Patch residence time in D. hesperus is not just determined by the prey, but also by the substrate, i.e., the species of plant, in an statistically independent fashion. This appears to be the first time this phenomenon has been demonstrated. Residence times did not completely correlate with the preference ranks found by Sanchez et al. (2004), who found that females preferred, in descending order: mullein, tomato, pepper and chrysanthemum. Similarly, residence times in the presence of different prey species did not correlate with effects of prey species on female size and nymphal development time found by McGregor et al. (1999), who found that females fed on either whitefly or flour moth eggs were significantly larger and developed more rapidly than females fed on spider mites.

We predicted a statistically significant interaction between plant and prey species. Why did we not see this expected interaction? On the one hand, these two estimates of patch used by the animal may be measured independently and not integrated. The animals responded very strongly to each of the factors, as demonstrated by the low P-values. This lack of integration is analogous to the labeled lines versus across-firing hypotheses of plant evaluation by herbivores (Bernays and Chapman, 1994). On the other hand, the animal may have been responding to qualities of the patch that we did not measure, for example, shelter and safety. These qualities may have obscured our ability to see the interaction. Risk of predation, for example, can be an important component of foraging decisions (Lima and Dill, 1990).

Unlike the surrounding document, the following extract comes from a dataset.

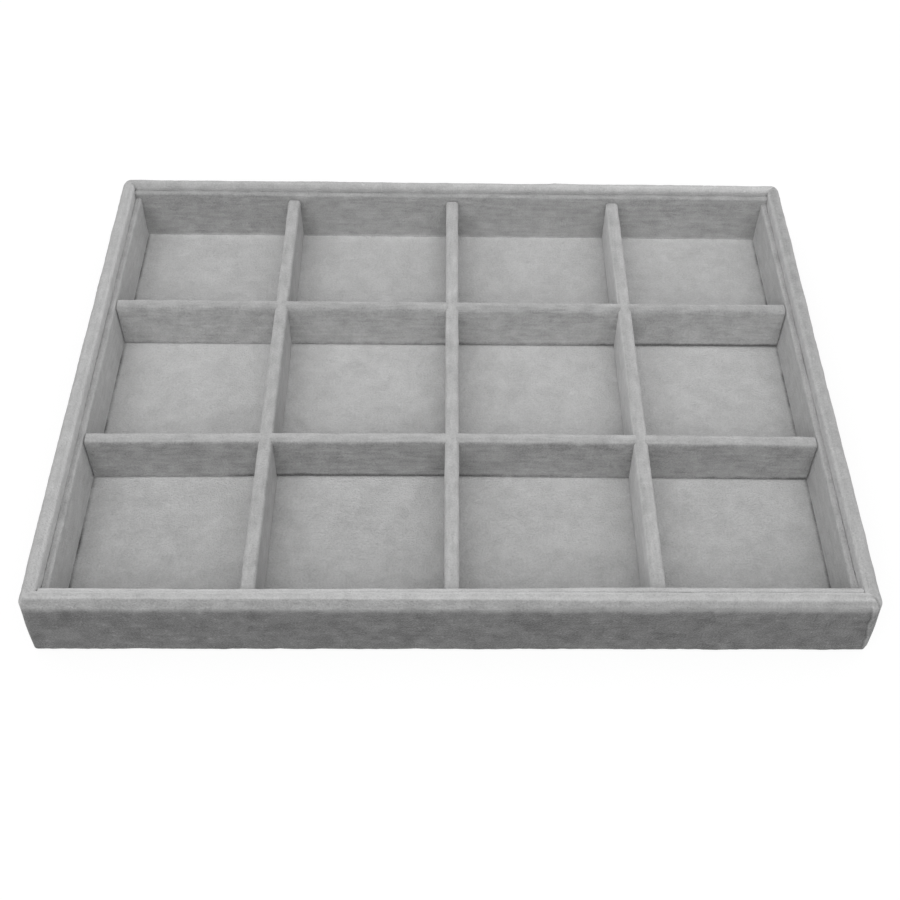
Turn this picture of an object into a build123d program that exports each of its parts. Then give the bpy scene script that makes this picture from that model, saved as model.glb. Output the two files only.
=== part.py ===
from build123d import *
import os

# A velvet jewellery tray with twelve compartments and a lift-out grid of dividers.
# X runs left to right, Y from the front to the back, Z up, in millimetres.
# The origin is the centre of the underside.

# Outside of the tray, over the velvet
tray_length = 310.0
tray_depth = 240.0
tray_height = 31.0

# Sheet stock
velvet_thickness = 0.8
cover_thickness = 0.3
board_thickness = 1.6
floor_card_thickness = 0.5
liner_card_thickness = 0.8

# Rim: a board strip on edge with a foam strip along its top, velvet wrapped round both
rail_core_thickness = 4.4
pad_height = 3.2
crown_flat = 1.0  # level part of the foam's top
pad_inner_radius = 0.8
arris_radius = 1.2  # lower outside edge of the board strip
core_corner_radius = 2.2  # upright corner of the board strips, seen from above
rebate_width = 2.0  # seat for the base board in the strip's lower inside edge

# Inside walls and dividers
liner_top = 25.2
end_liner_drop = 3.0  # top of the rim to the tops of the front and back liners
divider_core_thickness = 4.0
long_dividers = ("left", "middle", "right")  # from front to back
cross_dividers = ("front", "back")  # from left to right
middle_row_extra = 1.0  # the middle row is this much deeper than the mean of the other two
row_offset = 1.4  # the crossing dividers stand this far behind the tray's middle, as a pair
lap_height = 11.0  # the crossing dividers meet this far above the floor

# Clearances
board_clearance = 0.2  # base board to the rebate, all round
cover_margin = 2.5  # edge of the cover sheet to the outside of the tray
floor_clearance = 0.3  # floor panel to the rim, all round
liner_gap = 0.2  # liner to the rim
liner_end_gap = 0.2  # side liner to the front and back liners
divider_end_gap = 0.4  # divider to the liners
slot_clearance = 0.2  # each side of a divider in its slot
lap_clearance = 0.3  # above the lower divider in a crossing

# Heights that follow
board_top = cover_thickness + board_thickness
card_top = board_top + floor_card_thickness
floor_top = card_top + velvet_thickness
core_top = tray_height - velvet_thickness - pad_height

# Widths and spans that follow
rail_width = rail_core_thickness + 2 * velvet_thickness
liner_thickness = liner_card_thickness + 2 * velvet_thickness
divider_thickness = divider_core_thickness + 2 * velvet_thickness
pad_outer_radius = rail_core_thickness - crown_flat - pad_inner_radius
liner_span = tray_length / 2 - rail_width - liner_gap
liner_reach = tray_depth / 2 - rail_width - liner_gap
inner_span = liner_span - liner_thickness
inner_reach = liner_reach - liner_thickness
columns = len(long_dividers) + 1
rows = len(cross_dividers) + 1
column_pitch = (2 * inner_span + divider_thickness) / columns
row_pitch = (2 * inner_reach + divider_thickness - middle_row_extra) / rows + middle_row_extra
slot_width = divider_thickness + 2 * slot_clearance

os.makedirs("parts", exist_ok=True)


def finish(part, name):
    """Label a finished piece and write it under that name."""
    part.label = name
    export_step(part, f"parts/{name}.step")


# The four sides of the rim, each a quarter turn on from the last: half of its length, and how
# far its outside face stands from the middle of the tray
sides = {
    "front": (tray_length / 2, tray_depth / 2),
    "right": (tray_depth / 2, tray_length / 2),
    "back": (tray_length / 2, tray_depth / 2),
    "left": (tray_depth / 2, tray_length / 2),
}


def rail_plan(side):
    """The level plane turned to a side of the rim, its x along the side and its y into the tray."""
    quarter_turns = list(sides).index(side)
    return Plane.XY.rotated((0, 0, 90 * quarter_turns))


def rail_section(side):
    """The upright plane across a side of the rim, its x pointing into the tray."""
    plan = rail_plan(side)
    return Plane(origin=(0, 0, 0), x_dir=plan.y_dir, z_dir=plan.x_dir)


def rail_block(side, inset):
    """One mitred side of the rim with its rolled crown, drawn in by inset from the velvet's outside."""
    half_length, reach = sides[side]
    over = velvet_thickness - inset
    with BuildPart() as block:
        with BuildSketch(rail_plan(side)):
            RectangleRounded(
                2 * (half_length - inset), 2 * (reach - inset), core_corner_radius + over
            )
            with BuildLine():
                Polyline(
                    (-half_length, -reach),
                    (half_length, -reach),
                    (half_length - rail_width, rail_width - reach),
                    (rail_width - half_length, rail_width - reach),
                    close=True,
                )
            make_face(mode=Mode.INTERSECT)
        extrude(amount=tray_height)
        with BuildSketch(rail_section(side)) as section:
            with Locations((inset - reach, cover_thickness + inset)):
                Rectangle(
                    rail_width - 2 * inset,
                    tray_height - cover_thickness - 2 * inset,
                    align=(Align.MIN, Align.MIN),
                )
            foot_corners, crown_corners = section.vertices().group_by(Axis.Y)
            fillet(foot_corners.sort_by(Axis.X)[0], arris_radius + over)
            fillet(crown_corners.sort_by(Axis.X)[0], pad_outer_radius + over)
            fillet(crown_corners.sort_by(Axis.X)[-1], pad_inner_radius + over)
        extrude(amount=half_length, both=True, mode=Mode.INTERSECT)
    return block.part


def board_seat(side):
    """The rebate along a side's lower inside edge, which the base board is let into."""
    half_length, reach = sides[side]
    wall = velvet_thickness + rail_core_thickness - rebate_width - reach
    with BuildPart() as seat:
        with BuildSketch(rail_section(side)):
            with Locations((wall, 0)):
                Rectangle(rail_width, board_top, align=(Align.MIN, Align.MIN))
        extrude(amount=half_length, both=True)
    return seat.part


for side in sides:
    # Board strip on edge, rebated below and mitred at both ends
    with BuildPart() as rail_core:
        add(rail_block(side, velvet_thickness))
        split(bisect_by=Plane.XY.offset(core_top), keep=Keep.BOTTOM)
        add(board_seat(side), mode=Mode.SUBTRACT)
    finish(rail_core.part, f"rail_core_{side}")

    # Foam strip glued along the top of the board strip
    with BuildPart() as rail_pad:
        add(rail_block(side, velvet_thickness))
        split(bisect_by=Plane.XY.offset(core_top), keep=Keep.TOP)
    finish(rail_pad.part, f"rail_pad_{side}")

    # Velvet from the hem under the strip, up the outside, over the foam and down the inside
    with BuildPart() as rail_velvet:
        add(rail_block(side, 0))
        add(rail_block(side, velvet_thickness), mode=Mode.SUBTRACT)
        add(board_seat(side), mode=Mode.SUBTRACT)
    finish(rail_velvet.part, f"rail_velvet_{side}")


def panel(half_x, half_y, bottom, thickness):
    """A flat rectangular sheet centred on the tray."""
    with BuildPart() as sheet:
        with BuildSketch(Plane.XY.offset(bottom)):
            Rectangle(2 * half_x, 2 * half_y)
        extrude(amount=thickness)
    return sheet.part


# Underside: a cover sheet over the hems, and the board let into the rebate
board_inset = velvet_thickness + rail_core_thickness - rebate_width + board_clearance
finish(
    panel(tray_length / 2 - cover_margin, tray_depth / 2 - cover_margin, 0, cover_thickness),
    "base_cover",
)
finish(
    panel(
        tray_length / 2 - board_inset,
        tray_depth / 2 - board_inset,
        cover_thickness,
        board_thickness,
    ),
    "base_board",
)

# Floor panel: velvet on a card, dropped in between the sides
floor_inset = rail_width + floor_clearance
floor_size = (tray_length / 2 - floor_inset, tray_depth / 2 - floor_inset)
finish(panel(*floor_size, board_top, floor_card_thickness), "floor_card")
finish(panel(*floor_size, card_top, velvet_thickness), "floor_velvet")


def upright(across, middle, half_length, thickness, foot, top):
    """A strip on edge along the plane's normal, from its flat foot to a fully rounded top."""
    spring = top - thickness / 2
    with BuildPart() as strip:
        with BuildSketch(across):
            with BuildLine():
                Polyline(
                    (middle - thickness / 2, spring),
                    (middle - thickness / 2, foot),
                    (middle + thickness / 2, foot),
                    (middle + thickness / 2, spring),
                )
                ThreePointArc(
                    (middle + thickness / 2, spring),
                    (middle, top),
                    (middle - thickness / 2, spring),
                )
            make_face()
        extrude(amount=half_length, both=True)
    return strip.part


# Liners: velvet-wrapped cards standing on the floor against the sides. The front and back
# ones are higher and run from side to side, and the other two stand between them.
end_liner_top = tray_height - end_liner_drop
liners = {
    "front": (Plane.YZ, liner_thickness / 2 - liner_reach, liner_span, end_liner_top),
    "back": (Plane.YZ, liner_reach - liner_thickness / 2, liner_span, end_liner_top),
    "left": (Plane.XZ, liner_thickness / 2 - liner_span, inner_reach - liner_end_gap, liner_top),
    "right": (Plane.XZ, liner_span - liner_thickness / 2, inner_reach - liner_end_gap, liner_top),
}
for side, (across, middle, half_length, top) in liners.items():
    card = upright(
        across,
        middle,
        half_length,
        liner_card_thickness,
        floor_top,
        top - velvet_thickness,
    )
    with BuildPart() as liner_velvet:
        add(upright(across, middle, half_length, liner_thickness, floor_top, top))
        add(card, mode=Mode.SUBTRACT)
    finish(card, f"liner_card_{side}")
    finish(liner_velvet.part, f"liner_velvet_{side}")


def divider(across, middle, half_length, slots, slot_foot, slot_height):
    """Core and velvet of one divider. The velvet goes right round the core and over its ends,
    and the slots cut through both."""
    solid = upright(across, middle, half_length, divider_thickness, floor_top, liner_top)
    filling = upright(
        across,
        middle,
        half_length - velvet_thickness,
        divider_core_thickness,
        floor_top + velvet_thickness,
        liner_top - velvet_thickness,
    )
    with BuildPart() as cuts:
        with Locations(*slots):
            with Locations((0, 0, slot_foot)):
                Box(
                    slot_width,
                    slot_width,
                    slot_height,
                    align=(Align.CENTER, Align.CENTER, Align.MIN),
                )
    with BuildPart() as core:
        add(filling)
        add(cuts.part, mode=Mode.SUBTRACT)
    with BuildPart() as velvet:
        add(solid)
        add(filling, mode=Mode.SUBTRACT)
        add(cuts.part, mode=Mode.SUBTRACT)
    return core.part, velvet.part


def spread(names, pitch, centre):
    """The middle of each named divider, one pitch apart and spread evenly about a centre."""
    return {name: centre + (i - (len(names) - 1) / 2) * pitch for i, name in enumerate(names)}


# Dividers from front to back: slotted from below, they drop over the crossing ones, and
# their tops run through
lap = floor_top + lap_height
long_places = spread(long_dividers, column_pitch, 0)
cross_places = spread(cross_dividers, row_pitch, row_offset)
for name, x in long_places.items():
    core, velvet = divider(
        Plane.XZ,
        x,
        inner_reach - divider_end_gap,
        [(x, y) for y in cross_places.values()],
        floor_top,
        lap_height + lap_clearance,
    )
    finish(core, f"long_divider_core_{name}")
    finish(velvet, f"long_divider_velvet_{name}")

# Dividers from left to right: slotted from above
for name, y in cross_places.items():
    core, velvet = divider(
        Plane.YZ,
        y,
        inner_span - divider_end_gap,
        [(x, y) for x in long_places.values()],
        lap,
        liner_top - lap,
    )
    finish(core, f"cross_divider_core_{name}")
    finish(velvet, f"cross_divider_velvet_{name}")
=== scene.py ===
import math

import bpy
import numpy as np
from mathutils import Matrix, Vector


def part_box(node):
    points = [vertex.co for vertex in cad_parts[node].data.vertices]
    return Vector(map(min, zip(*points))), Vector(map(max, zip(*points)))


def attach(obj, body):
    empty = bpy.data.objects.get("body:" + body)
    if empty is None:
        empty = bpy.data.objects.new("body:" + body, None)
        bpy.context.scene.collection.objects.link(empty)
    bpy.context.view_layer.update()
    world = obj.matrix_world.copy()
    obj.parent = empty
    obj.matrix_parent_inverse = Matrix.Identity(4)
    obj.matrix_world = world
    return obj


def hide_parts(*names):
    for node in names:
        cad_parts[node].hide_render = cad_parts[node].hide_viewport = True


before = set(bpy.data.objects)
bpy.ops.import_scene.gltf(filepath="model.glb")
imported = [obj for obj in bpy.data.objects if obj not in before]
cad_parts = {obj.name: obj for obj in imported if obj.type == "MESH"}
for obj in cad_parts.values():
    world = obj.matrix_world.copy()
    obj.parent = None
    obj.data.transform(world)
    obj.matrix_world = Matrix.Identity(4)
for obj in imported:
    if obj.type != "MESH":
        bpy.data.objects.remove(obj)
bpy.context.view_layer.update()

# Underside cover: one sheet of matt dark grey backing paper, glued over the base board and over
# the hems of the velvet. The tray lies on it.


class Value:
    """A shader socket. Sums, differences and products of the numbers it gives add Math nodes."""

    def __init__(self, nodes, socket):
        self.nodes, self.socket = nodes, socket

    def math(self, operation, first, second):
        return self.nodes.node(
            "ShaderNodeMath", {"operation": operation}, {0: first, 1: second}
        )

    def __add__(self, other):
        return self.math("ADD", self, other)

    def __sub__(self, other):
        return self.math("SUBTRACT", self, other)

    def __rsub__(self, other):
        return self.math("SUBTRACT", other, self)

    def __mul__(self, other):
        return self.math("MULTIPLY", self, other)

    __radd__ = __add__
    __rmul__ = __mul__


class Nodes:
    """The nodes of a material or of the world. All but its first few come from node()."""

    def __init__(self, owner):
        owner.use_nodes = True
        self.tree = owner.node_tree

    def fill(self, node, inputs):
        """Give each input its number or colour, or link it to a Value."""
        for key, given in inputs.items():
            if isinstance(given, Value):
                self.tree.links.new(given.socket, node.inputs[key])
            else:
                node.inputs[key].default_value = given

    def node(self, kind, settings, inputs, output=0):
        """Add one node, its settings before its inputs, and return one of its outputs."""
        added = self.tree.nodes.new(kind)
        for key, setting in settings.items():
            setattr(added, key, setting)
        self.fill(added, inputs)
        return Value(self, added.outputs[output])

    def seen(self):
        """1 for a ray that shows a thing, straight, mirrored or through glass, and 0 for light."""
        rays = (
            self.node("ShaderNodeLightPath", {}, {}, f"Is {ray} Ray")
            for ray in ("Camera", "Glossy", "Transmission")
        )
        return sum(rays)


class Finish(Nodes):
    """A material of one Principled shader."""

    def __init__(self, name, constants):
        self.material = bpy.data.materials.new(name)
        super().__init__(self.material)
        self.shader = self.tree.nodes["Principled BSDF"]
        self.fill(self.shader, constants)

    def place(self, stretch):
        """Object coordinates in metres, each times its own stretch."""
        at = self.node("ShaderNodeTexCoord", {}, {}, "Object")
        return self.node(
            "ShaderNodeVectorMath", {"operation": "MULTIPLY"}, {0: at, 1: stretch}
        )

    def mottle(self, scale, at=None, detail=2.0, distortion=0.0):
        """Soft uneven noise between about -0.3 and 0.3, with so many patches to the metre."""
        inputs = {"Scale": scale, "Detail": detail, "Distortion": distortion}
        inputs["Vector"] = at or self.place((1, 1, 1))
        return self.node("ShaderNodeTexNoise", {}, inputs) - 0.5

    def between(self, share, low, high):
        """The share of the way from a low colour to a high one."""
        return self.node(
            "ShaderNodeMix", {"data_type": "RGBA"}, {0: share, 6: low, 7: high}, 2
        )

    def relief(self, height, distance):
        """A normal that height raises by up to distance, in metres."""
        return self.node("ShaderNodeBump", {}, {"Height": height, "Distance": distance})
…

It is difficult to ascertain how common additive effects of disparate resources are in nature because we are not aware of many studies that used manipulative factorial designs to test for interactions (see Singer and Bernays, 2003). Eubanks and Denno (1999) showed that both high quality plant resources (pods) and aphid prey decreased dispersal of an omnivorous predator, Geocoris punctipes (Say) (Hemiptera: Geocoridae), from Lima bean plants, but their experiment did not specifically test for interactions between plants and prey. Prokopy et al.’s wide ranging work on apple maggot flies, Rhagoletis pomonella, (e.g. Prokopy et al., 1994) does however demonstrate that food and oviposition cues can each affect patch residence in immature and mature female R. pomonella flies.

We concur with Singer and Bernays (2003) that a behavioural perspective is necessary to study omnivory. Here, we have demonstrated that plant-feeding omnivores may assess patches based on both plant and prey quality. Foraging decisions by omnivores seem to be based on many factors, but we have begun to unravel the rules omnivores use to make patch exit decisions.